The Bouquet Risk Test: How to Avoid Wilting, Staining, and Last-Minute Regret

Before choosing a bouquet, run it through a practical risk test. This is where fantasy meets gravity, heat, fabric, and your wedding timeline.
1. The Climate Test
Ask: Will this bouquet survive the ceremony environment?
Outdoor summer weddings, beach weddings, desert weddings, humid gardens, and unshaded ceremonies are hard on delicate flowers. Peonies, hydrangeas, tulips, sweet peas, and dahlias need extra care in harsh conditions.
Better high-risk-climate choices include orchids, calla lilies, roses, ranunculus, carnations, protea, succulents, eucalyptus, or premium artificial flowers.
2. The Dress Safety Test
Ask: Could this bouquet stain, drip, snag, or transfer color?
Fresh lilies can shed pollen. Dark flowers can bruise or bleed if dyed. Wet stems can drip onto satin or silk. Loose greenery can brush against white fabric. Freshly cut stems can leak sap.
Practical fixes include removing pollen anthers, drying stems before portraits, wrapping stems cleanly, avoiding wet storage near the dress, and testing dyed flowers or ribbons before the wedding.
Never rub pollen into fabric with water. Lift it gently with tape or let a professional handle it.
3. The Weight Test
Ask: Can you comfortably hold this bouquet for portraits and ceremony time?
A bouquet may feel fine for 30 seconds and annoying after 30 minutes. Cascading designs, oversized arrangements, wet stems, hydrangeas, and heavy greenery can create arm fatigue. This matters because bouquet posture affects every photo.
If you naturally lower the bouquet because it is heavy, it may block the dress, distort posture, or look awkward in portraits.
4. The Camera Test
Ask: Will the bouquet still have shape and contrast in photos?
All-white bouquets need texture. Burgundy bouquets need lighter bridge tones. Pastel bouquets need separation from dresses. Green-heavy bouquets need contrast outdoors. Blue flowers need lighting awareness.
A bouquet should not only look good in person. It should be legible in the final gallery.
5. The Timeline Test
Ask: Who handles the bouquet before the ceremony, during portraits, after the ceremony, and during the reception?
Fresh flowers need a cool holding location, hydration, transport containers, and someone responsible for moving them. DIY flowers need even more planning, because the 48 hours before a wedding are not a cute time to discover you hate floral tape.
Silk and rental bouquets reduce some timing pressure, but they still need steaming, shaping, storage, packing, and day-of placement.
6. The Sourcing Test
Ask: Which supply channel matches your tolerance for stress?

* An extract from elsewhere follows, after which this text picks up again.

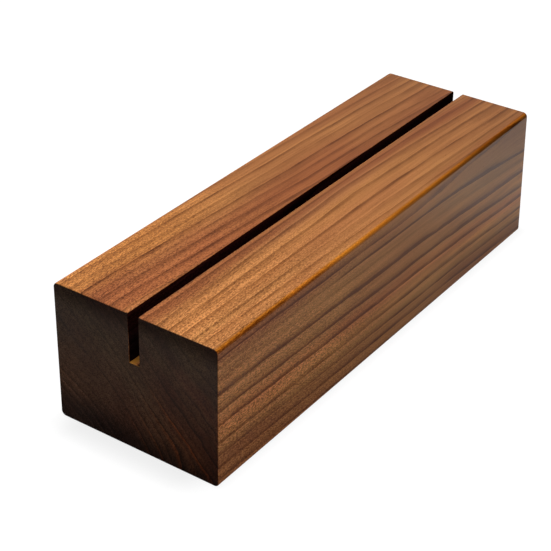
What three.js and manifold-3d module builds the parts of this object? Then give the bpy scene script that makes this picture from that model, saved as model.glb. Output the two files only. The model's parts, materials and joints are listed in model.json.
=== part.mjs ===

- Local florist: highest design trust, highest cost, lowest personal workload.
- Online bulk flowers: lower material cost, higher shipping and timing risk.
- DIY fresh flowers: lowest control cost on paper, highest labor stress.
- Pre-made silk flowers: predictable, durable, low day-of stress.
- Rental flowers: budget-friendly, convenient, less customizable.
The cheapest option is not always the best value. The best value is the option that gives you the look you want without creating a crisis the week of the wedding.
Final Recommendation: Choose the Bouquet That Matches the Wedding, Not the Fantasy
The best wedding bouquet is not the one that gets the most saves on Pinterest. It is the one that works with your dress, survives your climate, fits your budget, photographs clearly, and does not turn your wedding morning into a floral hostage negotiation.
Use this decision order:
- Set a realistic local budget.
- Choose a bouquet shape that matches the dress and venue.
- Select flowers based on season and durability, not just popularity.
- Test the color palette against lighting and photography style.
- Keep bridesmaid bouquets 25% to 35% smaller than the bridal bouquet.
- Decide whether fresh, silk, rental, or hybrid florals best match your priorities.
- Plan handling, storage, transport, and dress safety before the wedding day.
A bouquet is emotional, yes. It should feel beautiful. It should feel personal. It should feel like the bride.
But it also has to behave. And in wedding planning, beauty that behaves is usually the smartest luxury of all.